After the US and Iran came to a historic deal to end economic sanctions against the Middle Eastern country, some excited Twitter users started reporting that Web services were resuming without the need for secure networks.
Although this wasn’t across the board, for users or services.
YouTube does seem to have been unblocked in #Iran not so Twitter or Facebook
— Arthur MacMillan (@arthurmacmillan) January 17, 2016
And now an Iranian official, Mohammad Reza Farnaqizadeh, has been quoted by Azerbaijani publication Trend denying any official lifting of the ban on YouTube. He does not mention Twitter or Facebook.

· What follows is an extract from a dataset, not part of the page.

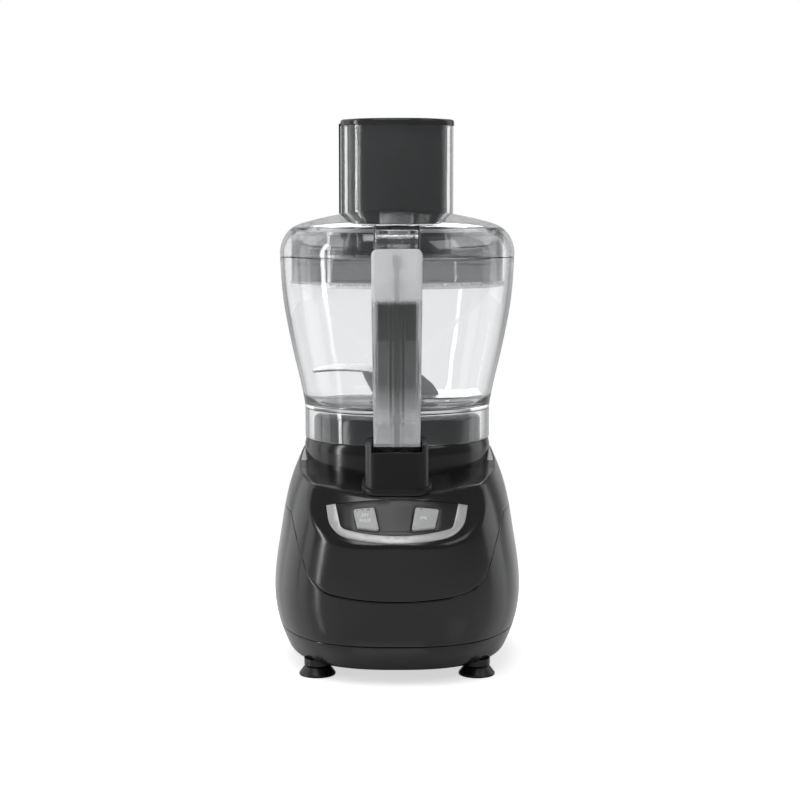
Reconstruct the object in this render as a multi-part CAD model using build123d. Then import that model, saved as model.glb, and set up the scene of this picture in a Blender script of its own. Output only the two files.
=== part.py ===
from build123d import *
import math
import os

# Food processor with a clear work bowl, modelled in millimetres, +Z up, front towards -Y.
# Every piece is drawn about the drive spindle's axis, and moved at export so that the origin
# is the middle of the footprint on the table.

# ---- Outer form of the base -------------------------------------------------------------
# Height above the table, half width, reach to the front, reach to the back, squareness of the plan.
BASE_STATIONS = [
    (9.0, 76.2, 103.2, 74.0, 2.6),
    (25.0, 82.7, 114.3, 79.8, 2.6),
    (45.0, 86.8, 121.5, 84.0, 2.6),
    (90.0, 82.5, 125.5, 82.0, 2.6),
    (128.0, 74.6, 122.0, 74.5, 2.3),
    (146.0, 67.2, 112.0, 66.8, 2.0),
]
BASE_BOTTOM = BASE_STATIONS[0][0]
BASE_TOP = BASE_STATIONS[-1][0]
FRONT_REACH = max(station[2] for station in BASE_STATIONS)
BACK_REACH = max(station[3] for station in BASE_STATIONS)
GLAND_STAND = 1.0
FRAME_SHIFT = (FRONT_REACH - BACK_REACH - GLAND_STAND) / 2
OUTLINE_POINTS = 12
WALL = 2.6
SEAM = 0.3
PAN_TOP = 28.5
PAN_FLOOR = 3.0
BACK_SEAM = 110.5

# Bib: the front apron of the top housing, seen from the front. Its foot is a shallow arc.
BIB_BOTTOM = 60.6
BIB_HALF_WIDTH = 54.3
BIB_FLARE = 18.0
BIB_FOOT_R = 279.0
BIB_CORNER = 24.5

# ---- Sloping control deck ----------------------------------------------------------------
DECK_TILT = 49.5
DECK_CROWN = 150.0
DECK_FRONT_HEIGHT = 98.5
DECK_PROFILE = [
    (-5.0, 146.5),
    (-24.0, 139.8),
    (-43.0, 136.8),
    (-62.0, 135.0),
    (-84.0, 131.6),
    (-104.0, 125.8),
    (-130.0, 112.0),
]

# ---- Collar, platform and spindle tower --------------------------------------------------
COLLAR_R = 66.0
COLLAR_TOP = 154.6
COLLAR_FOOT = 122.0
PLATFORM_R = 59.0
PLATFORM_TOP = 172.0
TOWER_R = 8.6
TOWER_TOP = PLATFORM_TOP + 10.0

# ---- Work bowl ---------------------------------------------------------------------------
BOWL_WALL = 2.6
SKIRT_R = 65.7
FLOOR_UNDERSIDE = PLATFORM_TOP + 4.0
FLOOR_THICK = 2.5
BOWL_RIM = 282.5
# Radius and height of the outer wall above the skirt.
BOWL_PROFILE = [
    (66.0, 179.0),
    (69.3, 195.5),
    (73.4, 212.8),
    (77.0, 230.0),
    (80.1, 247.3),
    (82.2, 267.0),
    (83.0, BOWL_RIM),
]
RIM_R = BOWL_PROFILE[-1][0]
TUBE_R = 12.0
TUBE_BORE = 9.6
TUBE_TOP = 206.0

# ---- Handle ------------------------------------------------------------------------------
HANDLE_HALF = 16.4
HANDLE_TOP = 289.0
HANDLE_FRONT_TOP = 122.0
HANDLE_FRONT_LOW = 99.5
HANDLE_LOW = 159.4
HANDLE_DEPTH = 14.8
GRIP_GAP_TOP = 268.0
GRIP_GAP_LOW = 176.0
HANDLE_WALL = 2.4
HANDLE_ROUND = 3.5
HANDLE_LEAN = math.degrees(
    math.atan2(HANDLE_FRONT_TOP - HANDLE_FRONT_LOW, HANDLE_TOP - HANDLE_LOW)
)
FRONT_LEAN = (HANDLE_FRONT_TOP - HANDLE_FRONT_LOW) / (HANDLE_TOP - HANDLE_LOW)
HANDLE_LENGTH = math.hypot(HANDLE_FRONT_TOP - HANDLE_FRONT_LOW, HANDLE_TOP - HANDLE_LOW)
COVER_THICK = 2.0
COVER_HALF = 14.1
COVER_FROM_GAP_LOW = 5.0
COVER_FROM_GAP_TOP = 15.0

# ---- Lid interlock -----------------------------------------------------------------------
TWIST = 20.0
SWITCH_TRAVEL = 5.0
ROD_DEPTH = 8.2
ROD_HALF_X = 2.0
ROD_HALF_Y = 2.5
ROD_HEAD_HALF = 3.0
ROD_HEAD = 8.0
CHANNEL_HALF = 3.3
CHANNEL_RIB = 1.6
CAM_FACE = 285.2
CAM_GAP = 0.3
CAM_HALF_DEPTH = 4.0
CAM_REACH = 13.0
ROD_TIP_Z = 155.2
PLUNGER_R = 2.4
PLUNGER_TOP = 154.2
PLUNGER_TRAVEL = 4.8
PLUNGER_LOW = 107.2
PLUNGER_COLLAR_R = 3.8
PLUNGER_COLLAR = 120.0
SENSOR_HALF = 9.0
SENSOR_LOW = 92.0
SENSOR_TOP = PLUNGER_LOW - 0.2

# ---- Lid, feed chute and pusher ----------------------------------------------------------
LID_WALL = 2.4
LID_EDGE_Z = BOWL_RIM + SEAM
# Radius and height of the lid's outer surface, from its edge to the crown.
LID_PROFILE = [
    (RIM_R, LID_EDGE_Z),
    (82.9, 287.0),
    (81.6, 292.5),
    (78.3, 298.7),
    (73.2, 303.3),
    (64.8, 306.6),
    (44.2, 311.4),
    (22.0, 314.6),
    (0.0, 315.4),
]
LID_SKIRT_R = 75.0
LID_SKIRT_LOW = 262.0
LIP_R = 76.0
LIP_HEIGHT = 4.0
CHUTE_HALF_X = 41.0
CHUTE_HALF_Y = 28.0
CHUTE_Y = 40.5
CHUTE_LOW = 289.5
CHUTE_TOP = 375.7
TAB_HALF = 15.1
TAB_TOP = 305.3
TAB_LOW = HANDLE_TOP + 0.5
TAB_FRONT = 118.5
TAB_WALL = 1.8
PUSHER_GAP = 2.3
PUSHER_WALL = 2.2
PUSHER_LOW = 292.0
PUSHER_RIM = 4.4
PUSHER_RIM_HALF_X = 41.5
PUSHER_RIM_HALF_Y = 28.5
TONGUE_LOW = 312.5
TONGUE_THICK = 1.2
TONGUE_GAP = 0.3
TONGUE_HALF = 4.0
BUSH_R = 11.0
BUSH_LOW = 300.0
BUSH_CAP = 0.8
BUSH_HEADROOM = 0.4
BOSS_WALL = 2.0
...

Some Twitter users were already pointing to a glitch in the country’s Web-blocking infrastructure, rather than a resumption of service.
Possible filtering failure, Twitter and Youtube still blocked MT @AlborzHabibi …tweeting without having to use VPN pic.twitter.com/fWY1FRJYQR
— Collin Anderson (@CDA) January 17, 2016
According to Google’s analysis of the country, Iran still has ongoing service disruption.
Iran is among five countries, along with China, Tajikistan, the Democratic Republic of the Congo and Pakistan, that Google has measured traffic disruption for already in 2016.
Governments like these use a range of measures to limit access to the Web, many for political reasons, including blocking domain names, keywords or IP addresses.